After the lock-in period, investors are free to:

  1. Redeem the Investment: Withdraw funds partially or completely.
  2. Continue Holding: If the fund performs well, investors may choose to keep their investment for further growth.
  3. Switch to Another Fund: Investors can choose a more suitable mutual fund scheme.

FAQs on Lock-in Period in Mutual Funds

1. Can I withdraw money from ELSS before three years?

No, ELSS funds have a strict lock-in of three years, and premature withdrawal is not allowed.

2. Are all mutual funds subject to a lock-in period?

No, only specific categories, such as ELSS, close-ended funds, and FMPs, have a lock-in period.

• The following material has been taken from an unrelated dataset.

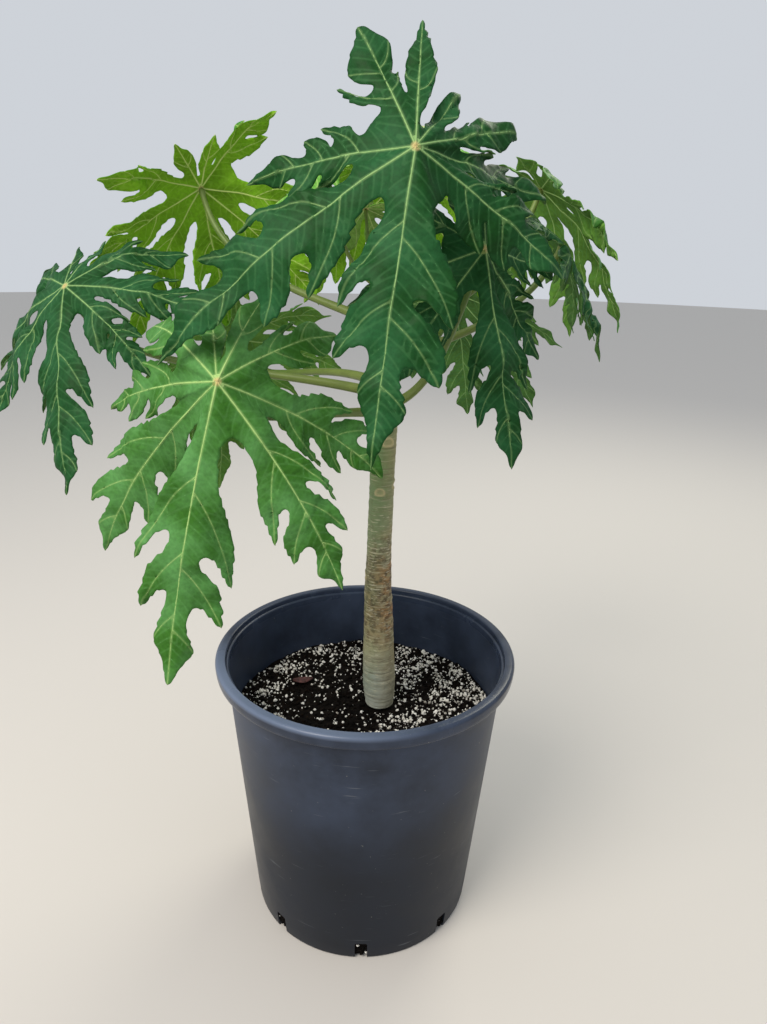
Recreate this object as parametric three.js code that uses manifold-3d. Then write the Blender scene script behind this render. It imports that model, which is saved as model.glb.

Open-ended mutual funds offer liquidity.

3. Does SIP in ELSS have a lock-in period?

Yes, each SIP installment is locked for three years from its investment date.

4. What happens if I stop investing before the lock-in period ends?

The invested amount remains locked, but you won’t be required to make further contributions.

5. Can I switch funds during the lock-in period?

No, switching is not possible during the lock-in period unless the fund allows it under exceptional circumstances.

Conclusion

Understanding the lock-in period in mutual funds is essential for making informed investment decisions. While it restricts liquidity, it also promotes financial discipline, enhances returns, and provides tax benefits.

Investors should assess their financial goals, risk appetite, and liquidity needs before choosing funds with a lock-in period. By adopting a strategic approach, they can maximize returns while ensuring their investments align with long-term objectives.